Effect of Cerium on Microstructure and Electrochemical Performance of Ti-V-Cr-Ni Electrode Alloy

Abstract

Effect of cerium on the microstructure and electrochemical performance of the Ti 0.25 V 0.35 - x Ce xCr 0.1Ni 0.3( x = 0, 0.005) electrode alloy was investigated by X-ray diffraction (XRD), field emission scanning electron microscopy/energy dispersive X-ray spectrometry (FESEM-EDS), and electrochemical impedance spectroscopy (EIS) measurements. On the basis of XRD and FESEM-EDS analysis, the alloy was mainly composed of V-based solid solution with body-centered-cubic structure and TiNi-based secondary phase. Ce did not exist in two phases, instead, it existed as Ce-rich small white particles, with irregular edges, distributed near the grain boundaries of the V-based solid solution phase.
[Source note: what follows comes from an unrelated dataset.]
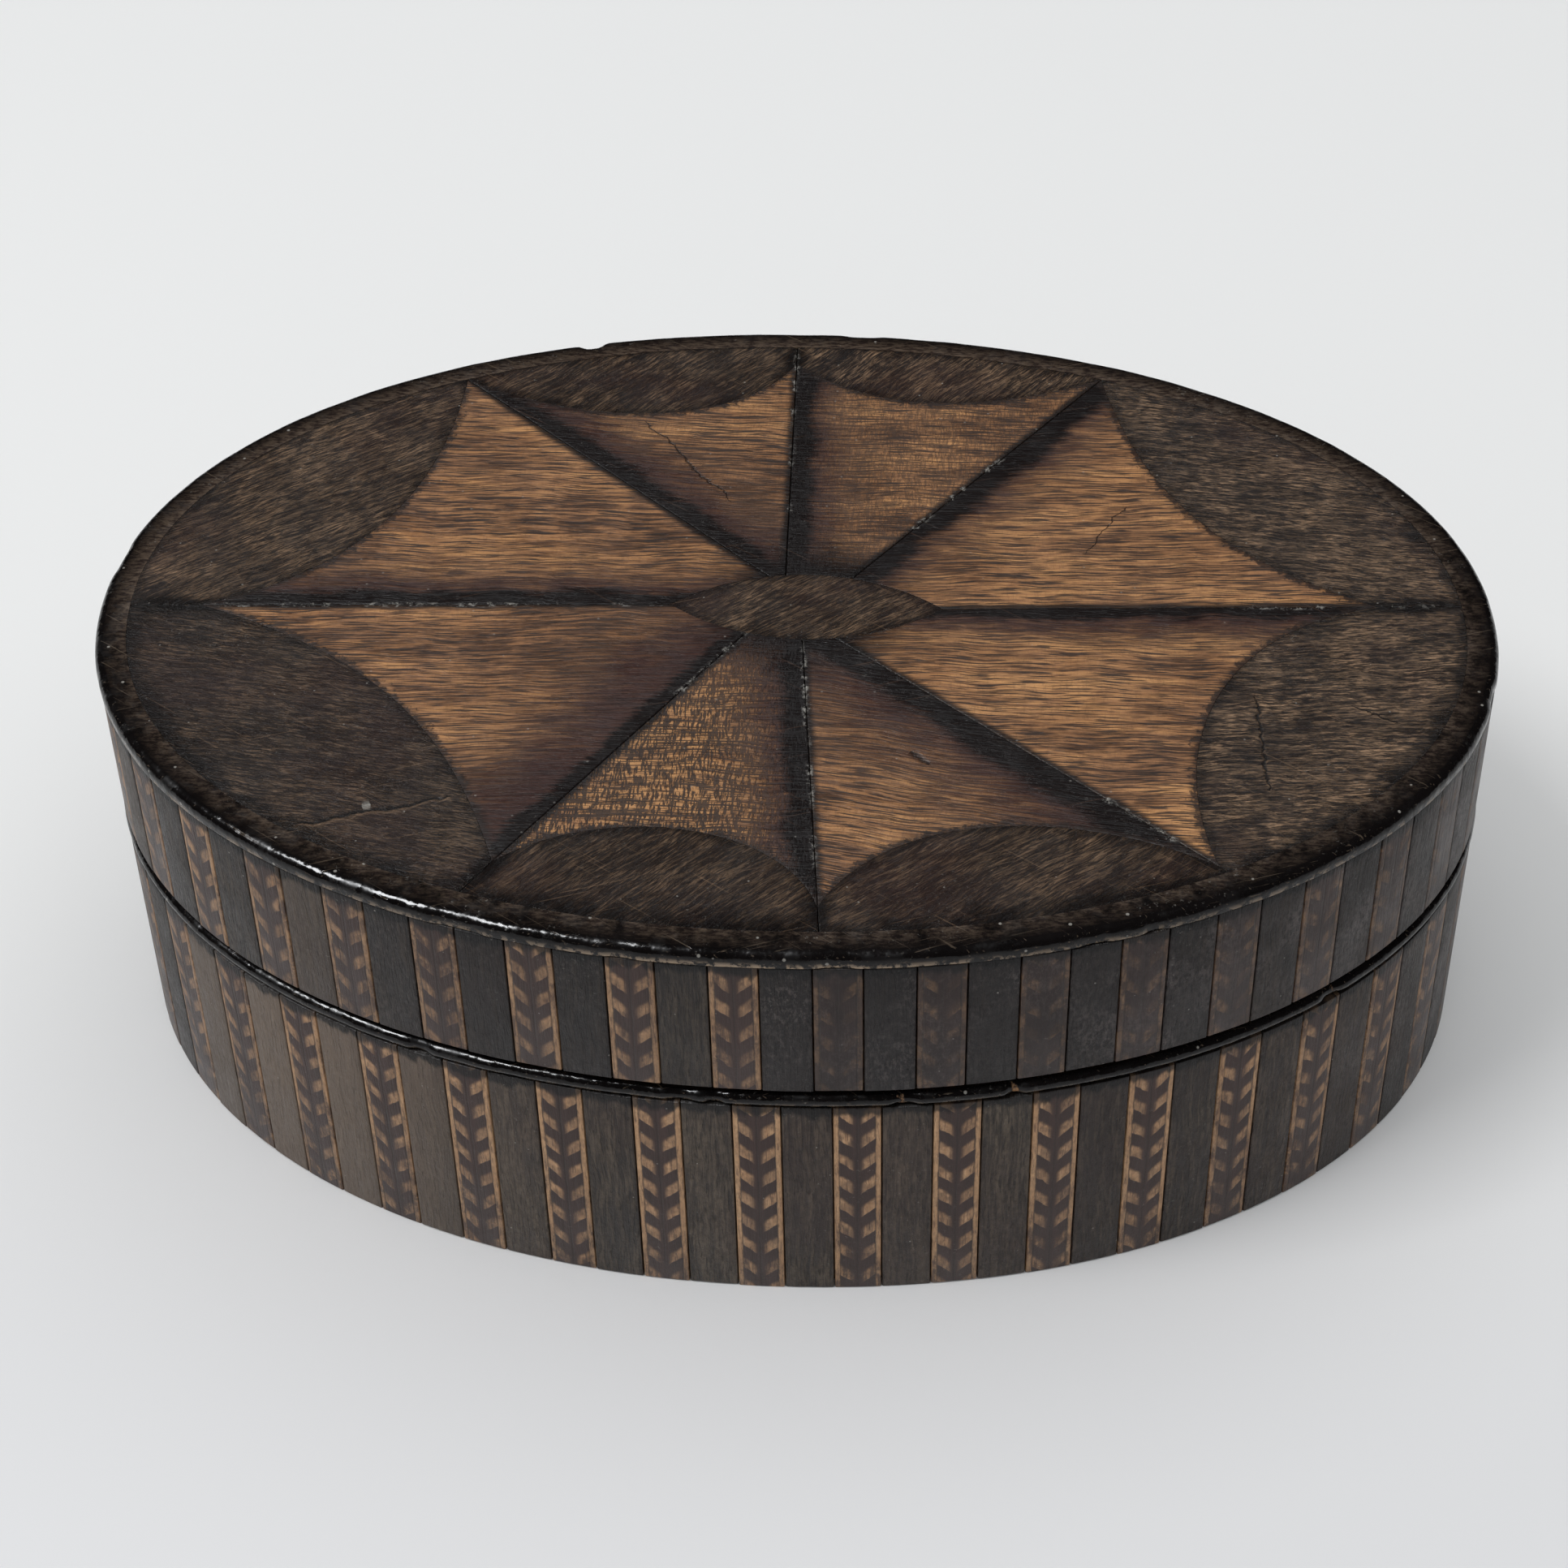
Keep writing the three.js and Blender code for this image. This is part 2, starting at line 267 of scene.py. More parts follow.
class InlaySizes(bpy.types.PropertyGroup):
    """Sizes of the fans, the rim lenses and the centre oval."""

    centre_x: length("Centre X", 1.0, "Place of the inlay's centre along the box")
    centre_y: length("Centre Y", 0.4, "Place of the inlay's centre across the box")
    oval_length: length("Centre Oval Length", 19.5, "Length of the pointed centre oval")
    oval_width: length("Centre Oval Width", 7.3, "Width of the pointed centre oval")
    hairline: length("Hairline", 0.035, "Half of the open joint between two panels")
    arris: length("Panel Arris", 0.12, "Softening of each panel's upper edge along the radial joints")
    tight: share("Tight Joints", 0.2, "How wide the curved joints are, as a share of the radial ones")
    unevenness: length("Unevenness", 0.03, "How far a panel's face rises and falls")
    handle: share("Lens Handle", 0.4, "Share of its chord that a lens's curve keeps to each end's angle")


class WearAmounts(bpy.types.PropertyGroup):
    """How worn and soiled the box is."""

    edging_ripple: length("Edging Ripple", 0.09, "How far the edgings' faces wander")
    strip_ripple: length("Strip Ripple", 0.05, "How far a strip sinks behind its neighbours")
    strip_end_ripple: length("Strip End Ripple", 0.08, "How far a strip's end stops short")
    dust: share("Dust", 0.5, "Pale specks on the dark woods")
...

Discharge capacity, cycle stability, and high-rate discharge ability of the alloy electrode were effectively improved with the addition of Ce at 293 K. It was very surprising that the charge retention was abnormal with larger discharge capacity after standing at the open circuit for 24 h. EIS indicated that addition of Ce improved the dynamic performance, which caused the charge transfer resistance ( R T) to decrease and exchange current density ( I 0) to increase markedly. The exchange current density of the electrochemical reaction on the alloy surface with Ce addition was about 2.07 and 3.10 times larger than that of the alloy without Ce at 303 and 343 K, respectively. The diffusion coefficient of hydrogen ( D) in the bulk alloy electrode decreased with addition of Ce, but it did not decrease so much, and the apparent activation energy (Δ, H) was far higher than that of the AB 5 type alloy.